Bir Hükümdar Yetiştirmek
Padişahın erkek çocuklarının, yani şehzadelerin eğitimlerinde sultanlara nazaran farklılıklar mevcuttu. Osmanlı hanedanın başına geçemeye namzet olan şehzadeler, hükümdarlık vasıflarını kazanmak üzere özel eğitimlere tabi tutulurdu. Bir şehzade erken yaşta padişah olduysa onun hocasına “Muallim-i Sultani” yani Sultanın Hocası denirdi.
Şehzadelerin hocalarından bir kısmı da Osmanlı’nın idari ve askeri teşkilatının eğitimlerinden sorumlu Enderun’dan seçilirdi. Yaşlı Enderun üyelerinden seçilen kadroda taya ve lala isimli eğitmenler olurdu. Lala, tayadan daha üst düzey bir eğitmendi ve şehzadenin silah, binicilik, askerlik vasıflarını geliştirmesiyle meşgul olurdu.
Şehzadelerin boş zamanlarında yaptıkları aktiviteler ve oynadıkları oyunlar da hükümdarlık vasıflarına uygun içerikte oluyordu. At binmek, ok atmak, spor yapmak şehzadelerin çalışması ve uzmanlaşması gereken başlıklardı.

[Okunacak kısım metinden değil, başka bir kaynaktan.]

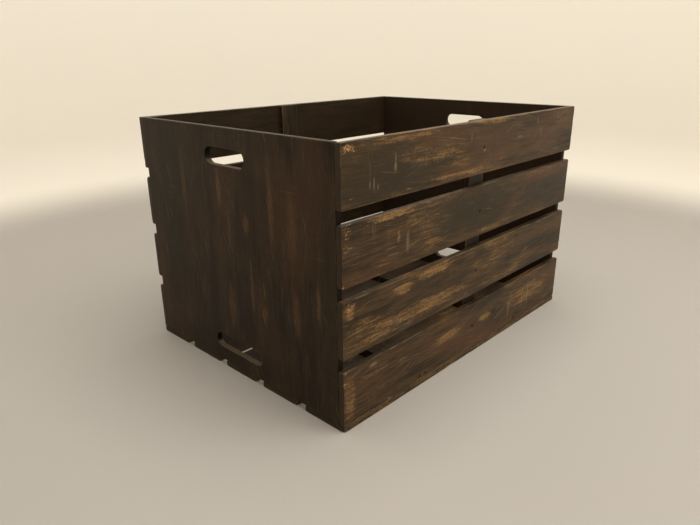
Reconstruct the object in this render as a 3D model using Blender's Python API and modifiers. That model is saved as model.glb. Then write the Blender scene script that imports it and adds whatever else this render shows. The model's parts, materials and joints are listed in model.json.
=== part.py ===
"""Wooden apple crate: an open, nailed box of thin boards that stands on its slatted floor.

Two solid end panels are closed in by four slats on each long side. Five lengthwise floor boards
run under the panels and slats, two cross battens tie the floor boards together, and one upright
batten ties the slats of each side. Nothing on it moves.

Run it with: blender --background --python part.py
Units are metres and +Z is up. X runs along the crate and Y across it, and the origin lies under
the middle of the crate, on the ground.
"""

import math

import bmesh
import bpy

# Overall size
LENGTH = 0.8128  # 32 in
WIDTH = 0.6096  # 24 in
HEIGHT = 0.5100  # about 20 in
BOARD = 0.0127  # 1/2 in, the thickness of every board but the cross battens
FIT_GAP = 0.0003  # left between pieces that touch
EASED_EDGE = 0.0010  # chamfer along the edges of every board

# Side slats, from the top one down: heights, and the gap under each. The fourth takes what is left.
SLAT_HEIGHTS = {-1: (0.1050, 0.1065, 0.1065), 1: (0.1095, 0.1080, 0.1030)}
SLAT_GAPS = {-1: (0.0240, 0.0240, 0.0240), 1: (0.0210, 0.0235, 0.0240)}
SIDE_NAMES = {-1: "front", 1: "back"}  # the sign is the side of Y
END_NAMES = {-1: "left", 1: "right"}  # the sign is the side of X

# Floor
FLOOR_BOARDS = 5
FLOOR_GAP = 0.024
BATTEN_WIDTH = 0.050
CROSS_BATTEN_THICKNESS = 0.0190  # 3/4 in
CROSS_BATTEN_X = {-1: -0.1685, 1: 0.1865}  # middles of the left and the right cross batten

# Hand slots in the end panels: a straight middle with round ends
SLOT_HEIGHT = 0.0325
UPPER_SLOT_LENGTH = 0.122
UPPER_SLOT_Z = 0.4555
LOWER_SLOT_LENGTH = 0.155
LOWER_SLOT_Z = 0.0600
SLOT_ARC_STEPS = 8

# Finishing nails
NAIL_HEAD_RADIUS = 0.00125
NAIL_HEAD_HEIGHT = 0.0009
NAIL_SHANK_RADIUS = 0.0008
NAIL_POINT = 0.0025
NAIL_SET = 0.0008  # depth of the head's top under the board's face
NAIL_SIDES = 8
LONG_NAIL = 0.032
SHORT_NAIL = 0.022  # through a slat into an upright batten, without coming out inside
BATTEN_NAIL_Z = 0.0215
BATTEN_NAIL_X = {-1: (-0.1885, -0.1695), 1: (0.1885,)}  # through the lowest slat into each cross batten
CUT_PAST = 0.005  # how far a cutter reaches past the face it cuts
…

Hükümdarlık yolunda geçen bir çocukluk elbette biraz kapalı bir dünya anlamına geliyordu. Fakat Tanzimat sonrası bu durum değişmeye başladı ve şehzadeler dönemin ileri gelen devlet adamları, yazarlar, şairler ve bilim insanlarıyla daha rahat ve sıkça görüşmeye başladılar. Yine bu dönemin sonrasında sultanlar için olduğu gibi şehzadeler için de piyano ve fransızca dersleri önem ve ağırlık kazanmaya başladı.
Çocuk Kıyafetleri
Avrupa ile ilişkilerin gelişmeye başladığı dönemlerde giyim kuşam ve moda da takip edilen batılı özelliklerden biridir. Bu dönemde padişah, sultan ve şehzadelerin kıyafetlerinde batı tarzı kesim ve modeller, Paris modasının etkileri gözlenmektedir. Elbiselerden şemsiyelere kadar kıyafet ve aksesuarlara kadar bu etki izlenebilmektedir.

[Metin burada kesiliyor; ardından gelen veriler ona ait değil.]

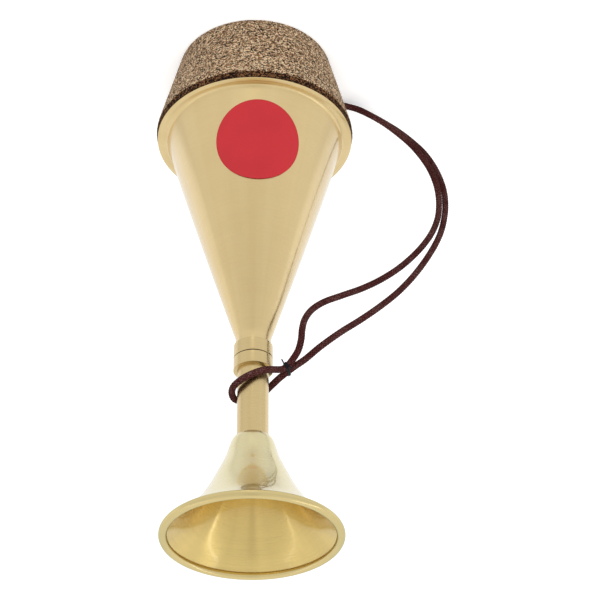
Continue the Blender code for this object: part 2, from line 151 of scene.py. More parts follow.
def number_setting(name, default):
    return bpy.props.FloatProperty(name=name, default=default, precision=3)


def steps_setting(name, default):
    return bpy.props.IntProperty(name=name, default=default, min=24)


def colour_setting(name, default):
    return bpy.props.FloatVectorProperty(name=name, default=default, subtype="COLOR", min=0.0, max=1.0)


def place_setting(name, default):
    return bpy.props.FloatVectorProperty(name=name, default=default, subtype="TRANSLATION")


def angle_setting(name, default):
    return bpy.props.FloatProperty(name=name, default=default, subtype="ANGLE")


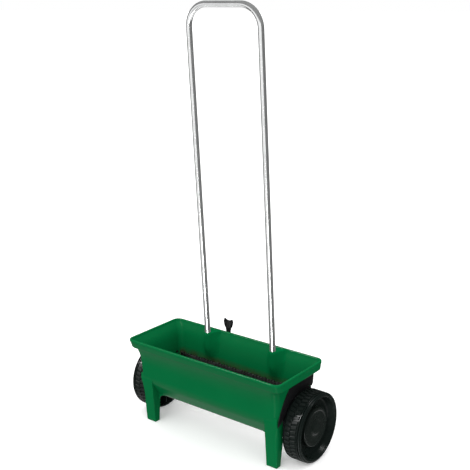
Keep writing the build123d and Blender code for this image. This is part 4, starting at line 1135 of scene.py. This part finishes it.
KEY_DIRECTION = (0.04, -0.82, 0.56)
KEY_STRENGTH = 1.1
KEY_ANGLE = 50
HIGHLIGHT_TARGET = (0.1, 0, 0.2)
HIGHLIGHTS = (
    # name, place, size, power
    ("left_strip", (-1.5, -1.95, 2.3), (0.4, 1.2), 480.0),
    ("top_softbox", (0.3, 0.5, 2.8), (1.2, 0.5), 70.0),
)


def build_lights():
    """A wide soft sun from the front, and two lights that only make highlights."""
    data = bpy.data.lights.new("key_sun", "SUN")
    data.energy = KEY_STRENGTH
    data.angle = math.radians(KEY_ANGLE)
    sun = bpy.data.objects.new("key_sun", data)
    sun.rotation_euler = Vector(KEY_DIRECTION).to_track_quat("Z", "Y").to_euler()
    sun.visible_glossy = False
    bpy.context.scene.collection.objects.link(sun)
    # the handle isn't lit by the highlights, so that the upper side of its top stays dark
    plastics = bpy.data.collections.new("plastic_pieces")
    for piece in bpy.context.scene.objects:
        if piece.type == "MESH" and piece.name != "handle_bar":
            plastics.objects.link(piece)
    for name, place, size, power in HIGHLIGHTS:
        light = add_area_light(name, place, HIGHLIGHT_TARGET, size, power)
        light.visible_diffuse = False
        light.light_linking.receiver_collection = plastics


def build_camera():
    """The camera, in front of the object and to its right, looking a little down."""
    data = bpy.data.cameras.new("camera")
    data.sensor_width = 36.0
    data.lens = 65.33
    data.shift_x = 0.0103
    data.shift_y = -0.0170
    data.clip_end = 400.0
    camera = bpy.data.objects.new("camera", data)
    camera.location = (1.32415, -1.70361, 1.15406)
    camera.rotation_euler = (math.radians(90 - 14.63), math.radians(-0.07), math.radians(37.53))
    bpy.context.scene.collection.objects.link(camera)
    bpy.context.scene.camera = camera


def build():
    """Puts the pieces in place of the CAD nodes that they stand for."""
    finish_cad_nodes()
    shell = dress(hopper_shell(), "hopper", "hopper_plastic", "hopper")
    # the bright foot of the handle doesn't mirror the dark inside of the hopper
    shell.visible_glossy = False
    for side in (-1, 1):
        name = SIDE_NAMES[side]
        dress(leg(side), "hopper", "hopper_plastic")
        dress(gusset(side), "hopper", "hopper_plastic")
        swelling = dress(socket(side), "hopper", "hopper_plastic")
        swelling.data.materials[0] = MATT_GREEN
        swelling.visible_glossy = False
        dress(end_shield(side), "hopper", "plate_black")
        body = "idle_wheel" if side == -1 else "drive_axle"
        dress(wheel(side), body, "wheel_plastic", "wheel_" + name)
        dress(tread(side), body, "wheel_plastic").data.materials[0] = TREAD_BLACK
        dress(wheel_ribs(side), body, "wheel_plastic")
        dress(hub_cap(side), body, "hub_cap_plastic", "hub_cap_" + name)
    dress(trough_lining(), "hopper", "trough_plastic", "trough_rear_sheet")
    dress(handle(), "hopper", "handle_chrome", "handle_tube")
    dress(lever(), "lever", "lever_plastic", "control_lever")
    dress(lever_grip(), "lever", "lever_plastic")


build()
build_stage()
build_world()
build_lights()
build_camera()
bpy.context.scene.view_settings.view_transform = "Standard"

Hanedanın çocuklarının, sultan ve şehzadelerin kıyafetlerinde ise ilgi çekici bir durum söz konusudur. Bu kıyafetler batılı tarz yetişkin kıyafetlerinin minyatürü şeklindedir. Saraylı yetişkinler Avrupalılar gibi giyinirken çocuklar Avrupalı akranları gibi değil, Avrupalı yetişkinler gibi giyinmekteydi. Hatta 19. yüzyıl sonu 20. yüzyıl başında ise padişah ve şehzadeler askeri üniformalar giymeye başlamıştır.
Sarayda çocukların konumu ve yetiştirilme tarzı, titizlikle ve ciddi bir disiplin içerisinde oluyordu. Donanımlı birer yetişkin olacak sultan ve şehzadeler, tarih sahnesindeki yerlerini doğdukları andan itibaren alıyorlardı.